39. The Appellant’s conduct coupled with the testimonies of PW1 and PW2 raise a strong suspicion that he could have been the one responsible for the heinous crime committed against the victim. In considering this however, the Court finds guidance in the case of Sawe vs. Republic [2003] KLR 354 where it  stated thus:-

“Suspicion, however strong, cannot provide the basis of inferring guilt which must be proved by evidence beyond reasonable doubt.”

40. It is axiomatic that the standard of proof in a criminal trial must be beyond reasonable doubt. Lord Denning explained this degree of proof in the case of Miller vs. Minister of Pensions (1942) A.C.:-

“It need not reach certainty but it must carry a high degree of probability. Proof beyond reasonable doubt does not mean proof beyond the shadows of doubt. The law would fail to protect the community if it admitted forceful possibilities to deflect the course of justice.
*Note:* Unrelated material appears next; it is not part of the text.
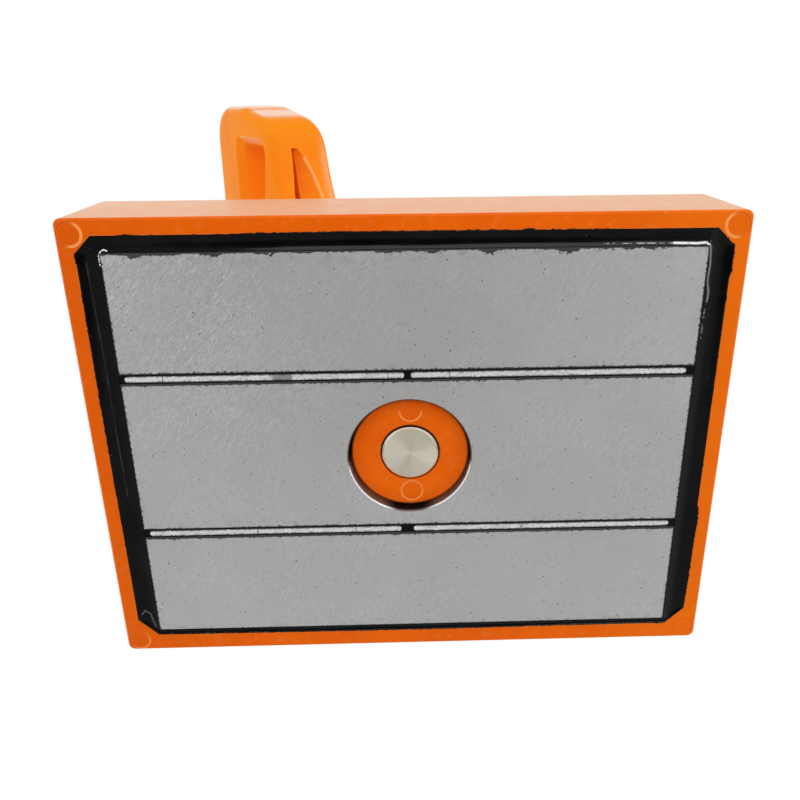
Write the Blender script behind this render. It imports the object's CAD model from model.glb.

If the evidence is so forceful against a man to leave only a remote possibility in his favour which can be dismissed with the sentence, of course it is possible but not in the least probable, the case is proved beyond reasonable doubt but nothing short of that will suffice.”

41. Where there is doubt, it is deemed that the prosecution has not discharged its burden of proof and the benefit of such an event goes to an accused person. In the present case and as already discussed, it is difficult to establish beyond the shadow of doubt that the Appellant was the person who defiled the victim. It behoved the prosecution to adduce adequate and cogent evidence to nail down the Appellant and point only to him as the person who committed the crime. Unfortunately, the evidence on Record was neither watertight nor sufficient. I find that the last ingredient of indentification was not proved to the required legal standard. The Appellant shall benefit from the doubt lingering over his identification as the person who defiled the victim.

42. In the upshot, this Appeal has merit and is allowed. The conviction is quashed and sentence set aside. The Appellant is set at liberty forthwith unless otherwise lawfully held.

JUDGMENT DELIVERED, DATED AND SIGNED THIS 31ST DAY OF JANUARY, 2022

..................................

R. LAGAT-KORIR

JUDGE

Judgement delivered in  open court in the presence of the Appellant acting in person, Mr. Muriithi for the State Counsel and Kiprotich (Court Assistant).